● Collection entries
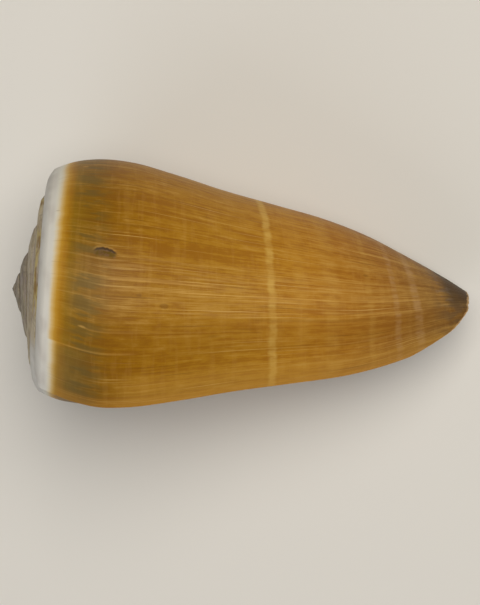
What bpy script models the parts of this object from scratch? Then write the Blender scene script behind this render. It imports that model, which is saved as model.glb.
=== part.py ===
"""Cone shell, one solid piece: low stepped spire, tapering last whorl, narrow aperture slit."""
import bpy
import bmesh
from math import radians, sin, cos, exp, log, sqrt, pi
from mathutils import Matrix, Vector

for old in list(bpy.data.objects):
    bpy.data.objects.remove(old, do_unlink=True)

# Driving dimensions, millimetres and degrees
LENGTH = 49.7
COLUMNS = 60
SPIRE_TURNS = 5.8
RAMP_STEPS = 3
BODY_STEPS = 24
SUTURE_RADIUS = 14.4
WHORL_GROWTH = 1.28
WHORL_DESCENT = 1.19
EARLY_GROWTH = 0.12
EARLY_START = 1.4
SPIRE_SLOPE = 0.44
SPIRE_CURVE = 0.0148
SPIRE_SINK = 0.73
RAMP_BULGE = 0.10
EARLY_BULGE = 0.05
LEAN = 0.03
LEAN_RADIUS = 6.0
LEAN_ANGLE = 138.0
DENT_TURNS = 0.9
DENT_WIDTH = 0.22
DENT_SHARE = 0.05
DENT_SINK = 0.2
LIP_THICKNESS = 0.75
WALL_THICKNESS = 1.15
HOLLOW_ANGLE = 114.0
HOLLOW_BACK_GAP = 0.35
PILLAR_THINNING = 0.7
LIP_CORNER_DROP = 8.0
LIP_CORNER_ANGLE = 16.0
COLUMELLA_DROP = 1.3
SINUS_ANGLE = 4.0
ROLL = -138.290
PITCH = 13.191
MM = 0.001

# Radius of the last whorl at the lip against the distance from the apex
LIP_OUTLINE = (
    (4.0, 14.4), (6.0, 15.29), (9.0, 15.83), (13.0, 15.67), (18.0, 14.55),
    (24.0, 12.92), (30.0, 11.54), (36.0, 10.1), (41.0, 8.36), (45.0, 6.5),
    (50.2, 3.85), (53.6, 1.95), (58.0, 1.35),
)


def slopes_of(points):
    """Tangent at each outline point, from the parabola through it and its neighbours."""
    result = []
    last = len(points) - 1
    for i in range(len(points)):
        a = points[max(i - 1, 0)]
        b = points[i]
        c = points[min(i + 1, last)]
        if i in (0, last):
            result.append((c[1] - a[1]) / (c[0] - a[0]))
            continue
        before = (b[1] - a[1]) / (b[0] - a[0])
        after = (c[1] - b[1]) / (c[0] - b[0])
        weight = (b[0] - a[0]) / (c[0] - a[0])
        result.append(before * (1 - weight) + after * weight)
    result[0] = 2 * result[0] - result[1]
    return result


LIP_SLOPES = slopes_of(LIP_OUTLINE)


def lip_radius(z):
    """Smooth curve through the outline points."""
    z = min(max(z, LIP_OUTLINE[0][0]), LIP_OUTLINE[-1][0])
    i = 0
    while i < len(LIP_OUTLINE) - 2 and z > LIP_OUTLINE[i + 1][0]:
        i += 1
    z0, r0 = LIP_OUTLINE[i]
    z1, r1 = LIP_OUTLINE[i + 1]
    span = z1 - z0
    t = (z - z0) / span
    h00 = 2 * t ** 3 - 3 * t ** 2 + 1
    h10 = t ** 3 - 2 * t ** 2 + t
    h01 = 3 * t ** 2 - 2 * t ** 3
    h11 = t ** 3 - t ** 2
    return h00 * r0 + h10 * span * LIP_SLOPES[i] + h01 * r1 + h11 * span * LIP_SLOPES[i + 1]


def smooth(t):
    t = min(max(t, 0.0), 1.0)
    return t * t * (3 - 2 * t)


def suture(turns):
    """Radius and distance from the apex of the seam that the next whorl covers."""
    early = max(turns - EARLY_START, 0.0)
    r = SUTURE_RADIUS * exp(-log(WHORL_GROWTH) * turns - EARLY_GROWTH * early ** 2)
    sink = SPIRE_SINK * max(1 - turns / EARLY_START, 0.0)
    return r, SPIRE_SLOPE * r - SPIRE_CURVE * r * r + sink


def end_distance(turns):
    """Where the front end of the shell lies, drawn back at the lip corner and the pillar."""
    angle = 360.0 * turns
    corner = LIP_CORNER_DROP * exp(-angle / LIP_CORNER_ANGLE)
    pillar = COLUMELLA_DROP * smooth((angle - 150.0) / 210.0)
    return LENGTH - corner - pillar


def ramp_point(turns, step):
    """Point of the sloping top of a whorl, from the inner seam to the shoulder."""
    r0, z0 = suture(turns + 1)
    r1, z1 = suture(turns)
    v = step / RAMP_STEPS
    share = RAMP_BULGE + (EARLY_BULGE - RAMP_BULGE) * smooth(turns - 0.9)
    bulge = share * (r1 - r0) * sin(pi * v ** 1.3)
    return r0 + (r1 - r0) * v, z0 + (z1 - z0) * v - bulge


def body_point(turns, step):
    """Point of the outside below the shoulder, from the seam line to the front end."""
    r0, z0 = suture(turns)
    z1 = end_distance(min(turns, 1.0))
    u = step / BODY_STEPS
    share = u * (0.45 + 0.95 * u - 0.4 * u * u)
    z = z0 + (z1 - z0) * share
    r = WHORL_GROWTH ** (-turns) * lip_radius(z * WHORL_DESCENT ** turns)
    thin = PILLAR_THINNING * smooth((360.0 * turns - 375.0) / 45.0) * smooth((step - 1) / 4.0)
    return r * (1 - thin), z


def inner_point(turns, step):
    """Point of the inside of the last whorl, a wall thickness under the outside."""
    depth = 360.0 * turns
    wall = LIP_THICKNESS + (WALL_THICKNESS - LIP_THICKNESS) * smooth(depth / 40.0)
    r, z = body_point(turns, step)
    ra, za = body_point(turns, step - 1)
    rb, zb = body_point(turns, min(step + 1, BODY_STEPS))
    run = sqrt((rb - ra) ** 2 + (zb - za) ** 2)
    r_in = r - wall * (zb - za) / run
    z_in = z + wall * (rb - ra) / run * (1 - smooth((step - BODY_STEPS + 4) / 4.0))
    rc = WHORL_GROWTH ** (-turns - 1) * lip_radius(z_in * WHORL_DESCENT ** (turns + 1))
    close = smooth((depth - HOLLOW_ANGLE + 45.0) / 45.0)
    floor = rc + HOLLOW_BACK_GAP
    return max(r_in + (floor - r_in) * close, floor), z_in


def place(turns, point, sinus=0.0):
    """Position in the frame of the shell, with the lean of the spire and the dent facing the lip."""
    angle = -2 * pi * turns - radians(sinus)
    r, z = point
    dent = smooth(1 - abs(turns - DENT_TURNS) / DENT_WIDTH)
    z += DENT_SINK * dent * (1 - smooth((z - 3.0) / 5.0))
    r *= 1 - DENT_SHARE * dent
    lean = LEAN * (r - LEAN_RADIUS) * smooth(r / LEAN_RADIUS)
    z += lean * cos(angle + radians(LEAN_ANGLE)) * (1 - smooth((z - 4.0) / 14.0))
    return Vector((r * cos(angle), r * sin(angle), z)) * MM


mesh = bmesh.new()
first = -round(SPIRE_TURNS * COLUMNS)
hollow = round(HOLLOW_ANGLE * COLUMNS / 360.0)
ramp = {}
body = {}
inner = {}

# Spire and the tops of the whorls, a spiral strip whose seam rows are shared between turns
for i in range(first, 1):
    n = -i / COLUMNS
    for j in range(RAMP_STEPS + 1):
        if j == 0 and i - COLUMNS >= first:
            ramp[i, 0] = ramp[i - COLUMNS, RAMP_STEPS]
            continue
        back = SINUS_ANGLE * sin(pi * j / RAMP_STEPS)
        ramp[i, j] = mesh.verts.new(place(n, ramp_point(n, j), back))
    if i > first:
        for j in range(RAMP_STEPS):
            corners = [ramp[i - 1, j], ramp[i, j], ramp[i, j + 1], ramp[i - 1, j + 1]]
            mesh.faces.new(corners)

# Apex cap
apex = mesh.verts.new((0, 0, 0))
for i in range(first + 1, first + COLUMNS + 1):
    mesh.faces.new([apex, ramp[i, 0], ramp[i - 1, 0]])
for j in range(RAMP_STEPS):
    mesh.faces.new([apex, ramp[first, j], ramp[first, j + 1]])

# Outside of the last whorl, running on as the inner wall of the aperture
for i in range(-COLUMNS - hollow, 1):
    n = -i / COLUMNS
    body[i, 0] = ramp[i, RAMP_STEPS]
    for j in range(1, BODY_STEPS + 1):
        body[i, j] = mesh.verts.new(place(n, body_point(n, j)))
    if i == -COLUMNS - hollow:
        continue
    for j in range(0 if i > -COLUMNS else 1, BODY_STEPS):
        mesh.faces.new([body[i - 1, j], body[i, j], body[i, j + 1], body[i - 1, j + 1]])

# Inside of the last whorl behind the lip
for i in range(-hollow, 1):
    n = -i / COLUMNS
    inner[i, 1] = body[i - COLUMNS, 1]
    for j in range(2, BODY_STEPS + 1):
        inner[i, j] = mesh.verts.new(place(n, inner_point(n, j)))
    if i > -hollow:
        for j in range(1, BODY_STEPS):
            mesh.faces.new([inner[i, j], inner[i - 1, j], inner[i - 1, j + 1], inner[i, j + 1]])

# Lip edge
for j in range(RAMP_STEPS):
    mesh.faces.new([inner[0, 1], ramp[0, j], ramp[0, j + 1]])
mesh.faces.new([inner[0, 1], body[0, 0], body[0, 1]])
for j in range(1, BODY_STEPS):
    mesh.faces.new([body[0, j], body[0, j + 1], inner[0, j + 1], inner[0, j]])

# Back of the hollow
deep = -COLUMNS - hollow
mesh.faces.new([inner[-hollow, 1], inner[-hollow, 2], body[deep, 2]])
for j in range(2, BODY_STEPS):
    mesh.faces.new([inner[-hollow, j], inner[-hollow, j + 1], body[deep, j + 1], body[deep, j]])

# Front end, the wall over the hollow first and then the pillar
for i in range(-hollow + 1, 1):
    a = body[i - 1, BODY_STEPS]
    b = body[i, BODY_STEPS]
    mesh.faces.new([a, b, inner[i, BODY_STEPS], inner[i - 1, BODY_STEPS]])
loop = [body[i, BODY_STEPS] for i in range(-COLUMNS, -hollow + 1)]
loop.append(inner[-hollow, BODY_STEPS])
loop.extend(body[i, BODY_STEPS] for i in range(-COLUMNS - hollow, -COLUMNS))
centre = sum((v.co for v in loop), Vector()) / len(loop)
middle = mesh.verts.new(Vector((0, 0, centre.z)) + Vector((0, 0, 0.1 * MM)))
for i, vert in enumerate(loop):
    mesh.faces.new([vert, loop[(i + 1) % len(loop)], middle])

bmesh.ops.triangulate(mesh, faces=mesh.faces[:])
bmesh.ops.recalc_face_normals(mesh, faces=mesh.faces[:])

data = bpy.data.meshes.new("shell")
mesh.to_mesh(data)
mesh.free()

# Laid on its flank with the tip along X, then set down on the ground
axes = Matrix(((0, 0, 1), (0, 1, 0), (-1, 0, 0))).to_4x4()
turn = Matrix.Rotation(radians(PITCH), 4, "Y") @ Matrix.Rotation(radians(ROLL), 4, "X")
data.transform(turn @ axes)
low = Vector([min(v.co[k] for v in data.vertices) for k in range(3)])
high = Vector([max(v.co[k] for v in data.vertices) for k in range(3)])
data.transform(Matrix.Translation((-(low.x + high.x) / 2, -(low.y + high.y) / 2, -low.z)))

for face in data.polygons:
    face.use_smooth = True
data.set_sharp_from_angle(angle=radians(50))

shell = bpy.data.objects.new("shell", data)
bpy.context.scene.collection.objects.link(shell)

material = bpy.data.materials.new("shell")
material.use_nodes = True
surface = material.node_tree.nodes["Principled BSDF"]
surface.inputs["Base Color"].default_value = (0.36, 0.17, 0.045, 1.0)
surface.inputs["Roughness"].default_value = 0.38
surface.inputs["Metallic"].default_value = 0.0
data.materials.append(material)
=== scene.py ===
from math import radians

import bpy
import numpy as np
from mathutils import Matrix, Vector


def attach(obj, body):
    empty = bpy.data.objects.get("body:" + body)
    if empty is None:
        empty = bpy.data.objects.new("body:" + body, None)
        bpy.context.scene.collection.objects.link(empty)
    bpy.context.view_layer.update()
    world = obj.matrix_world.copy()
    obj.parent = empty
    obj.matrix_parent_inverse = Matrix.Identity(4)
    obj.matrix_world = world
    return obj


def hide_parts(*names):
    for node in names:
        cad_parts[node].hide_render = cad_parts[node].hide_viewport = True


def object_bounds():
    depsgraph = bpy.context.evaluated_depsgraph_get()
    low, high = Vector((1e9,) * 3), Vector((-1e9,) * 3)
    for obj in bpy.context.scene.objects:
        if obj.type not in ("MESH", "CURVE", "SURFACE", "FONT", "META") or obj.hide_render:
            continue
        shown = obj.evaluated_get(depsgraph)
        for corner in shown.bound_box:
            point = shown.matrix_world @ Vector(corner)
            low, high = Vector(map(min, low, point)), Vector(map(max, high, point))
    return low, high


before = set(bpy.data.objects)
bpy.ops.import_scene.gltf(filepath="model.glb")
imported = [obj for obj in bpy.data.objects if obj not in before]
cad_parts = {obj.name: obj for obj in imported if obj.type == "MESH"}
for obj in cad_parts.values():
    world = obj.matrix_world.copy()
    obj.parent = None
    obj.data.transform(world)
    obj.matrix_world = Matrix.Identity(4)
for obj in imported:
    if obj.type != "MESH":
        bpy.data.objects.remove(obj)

MM = 0.001
cad_low, cad_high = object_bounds()

# The shell: one piece of aragonite that the snail laid down at its lip, layer on layer, as it turned.
# Its last whorl is a thin sheet wound round all but the sloping tops of the older ones. Turns are
# counted back from the lip, angles are degrees, and lengths are millimetres along the axis.
SPIRE_TURNS = 6
LENGTH = 49.7
SUTURE_RADIUS = 14.4
WHORL_GROWTH = 1.28
WHORL_DESCENT = 1.19
SHOULDER = 4.0
EARLY_GROWTH, EARLY_START = 0.12, 1.4
SPIRE_SLOPE, SPIRE_CURVE, SPIRE_SINK = 0.44, 0.0148, 0.73
RAMP_BULGE, EARLY_BULGE, BULGE_TURNS, BULGE_SKEW = 0.10, 0.05, 0.9, 1.3
LEAN, LEAN_RADIUS, LEAN_ANGLE, LEAN_FADE = 0.03, 6.0, 138.0, 14.0
DENT_TURNS, DENT_WIDTH, DENT_SHARE, DENT_SINK = 0.9, 0.22, 0.05, 0.2
DENT_START, DENT_FADE = 3.0, 5.0
LIP_THICKNESS, WALL_THICKNESS, WALL_ANGLE = 0.75, 1.15, 40.0
HOLLOW_ANGLE, HOLLOW_CLOSING, HOLLOW_BACK_GAP = 114.0, 45.0, 0.35
PILLAR_THINNING, THINNING_START, THINNING_ANGLE = 0.7, 375.0, 45.0
LIP_CORNER_DROP, LIP_CORNER_ANGLE = 8.0, 16.0
COLUMELLA_DROP, COLUMELLA_START, COLUMELLA_ANGLE = 1.3, 150.0, 210.0
END_WEAR, WEAR_ANGLE, NICK_ANGLE, NICK_SHARE = 0.10, 6.0, 2.3, 0.6
SINUS_ANGLE = 4.0
LINE_STRAIGHT, LINE_BEND = 35.0, 0.07
SHOULDER_LAG, LAG_REACH = 3.6, 7.0
SEAM_DEPTH = 0.08
PROUD_EDGE, PROUD_TURNS, PROUD_REACH = 0.30, 0.98, 0.16
OLD_RIDGE, WEAR_TURNS, WEAR_REACH = 0.08, 0.95, 0.25
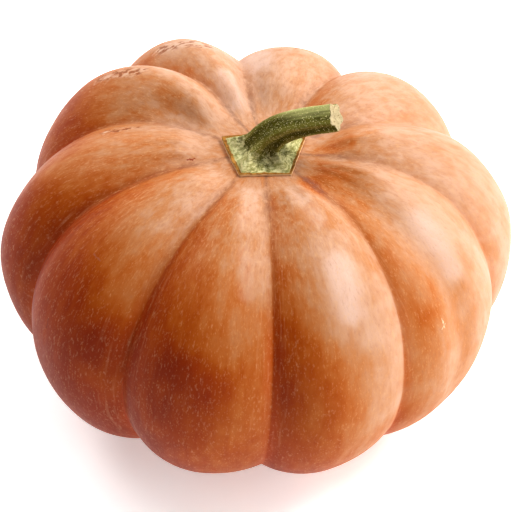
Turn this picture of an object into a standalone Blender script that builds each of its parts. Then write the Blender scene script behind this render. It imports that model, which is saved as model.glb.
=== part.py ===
"""A whole pumpkin with ten swollen ribs, as picked, with its cut stem.

Metres, +Z up. The front is -Y. The origin is on the floor, under the middle of the fruit.
Azimuths are in degrees around the fruit's axis: 0 is the front and 90 is +X, the right side.
"""
import math

import bmesh
import bpy
from mathutils import Vector

# The core is the plain round body that the ribs swell out of.
CORE_RADIUS = 0.132
CORE_RISE = 0.084                 # from the widest level up to the shoulders
CORE_DROP = 0.096                 # from the widest level down to the underside
CORE_FULLNESS = 0.64              # 1 is an ellipse, and less is squarer at the shoulders
WIDEST_HEIGHT = 0.096             # the widest level, above the floor
AXIS_X = 0.0008                   # where the core's axis stands at its widest level
AXIS_Y = -0.0053
LEAN_X = 0.05                     # how far the axis leans, per metre up
LEAN_Y = -0.02

# The shallow hollow at the blossom end underneath, with its scar.
BLOSSOM_HOLLOW_DEPTH = 0.012
BLOSSOM_HOLLOW_RADIUS = 0.040
BLOSSOM_SCAR_RADIUS = 0.007
BLOSSOM_SCAR_HEIGHT = 0.0015

# The hollow around the stem, with a level seat in its middle that the stem stands on.
SEAT_HEIGHT = 0.0795              # above the widest level
SEAT_RADIUS = 0.027
HOLLOW_RADIUS = 0.079             # where the hollow has run out
RIB_START_RADIUS = 0.050          # where the ribs have all their swell

# How a rib's swelling rises from the grooves to its crest, and from the stem to its widest.
CREST_ROUNDNESS = 0.83            # a lower number makes a sharper groove
GROOVE_SOFTENING = 1.2            # the grooves are softer towards the stem
SWELL_GROWTH = 0.83
EVEN_RIB_WIDTH = math.radians(36)
FLOOR_SWELL = 0.013               # the ribs swell alike where they meet the floor
FLOOR_SWELL_START = 0.76          # on the way from the stem, 0, to the blossom end, 1
FLOOR_SWELL_END = 0.88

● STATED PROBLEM
Extract and reproduce exactly the lines opening with the line containing "bpy.context.scene.collection.objects.link(shell)" and closing with the line containing "cad_low, cad_high = object_bounds()", inclusive.

● SOLUTION TO THIS PROBLEM
bpy.context.scene.collection.objects.link(shell)

material = bpy.data.materials.new("shell")
material.use_nodes = True
surface = material.node_tree.nodes["Principled BSDF"]
surface.inputs["Base Color"].default_value = (0.36, 0.17, 0.045, 1.0)
surface.inputs["Roughness"].default_value = 0.38
surface.inputs["Metallic"].default_value = 0.0
data.materials.append(material)
=== scene.py ===
from math import radians

import bpy
import numpy as np
from mathutils import Matrix, Vector


def attach(obj, body):
    empty = bpy.data.objects.get("body:" + body)
    if empty is None:
        empty = bpy.data.objects.new("body:" + body, None)
        bpy.context.scene.collection.objects.link(empty)
    bpy.context.view_layer.update()
    world = obj.matrix_world.copy()
    obj.parent = empty
    obj.matrix_parent_inverse = Matrix.Identity(4)
    obj.matrix_world = world
    return obj


def hide_parts(*names):
    for node in names:
        cad_parts[node].hide_render = cad_parts[node].hide_viewport = True


def object_bounds():
    depsgraph = bpy.context.evaluated_depsgraph_get()
    low, high = Vector((1e9,) * 3), Vector((-1e9,) * 3)
    for obj in bpy.context.scene.objects:
        if obj.type not in ("MESH", "CURVE", "SURFACE", "FONT", "META") or obj.hide_render:
            continue
        shown = obj.evaluated_get(depsgraph)
        for corner in shown.bound_box:
            point = shown.matrix_world @ Vector(corner)
            low, high = Vector(map(min, low, point)), Vector(map(max, high, point))
    return low, high


before = set(bpy.data.objects)
bpy.ops.import_scene.gltf(filepath="model.glb")
imported = [obj for obj in bpy.data.objects if obj not in before]
cad_parts = {obj.name: obj for obj in imported if obj.type == "MESH"}
for obj in cad_parts.values():
    world = obj.matrix_world.copy()
    obj.parent = None
    obj.data.transform(world)
    obj.matrix_world = Matrix.Identity(4)
for obj in imported:
    if obj.type != "MESH":
        bpy.data.objects.remove(obj)

MM = 0.001
cad_low, cad_high = object_bounds()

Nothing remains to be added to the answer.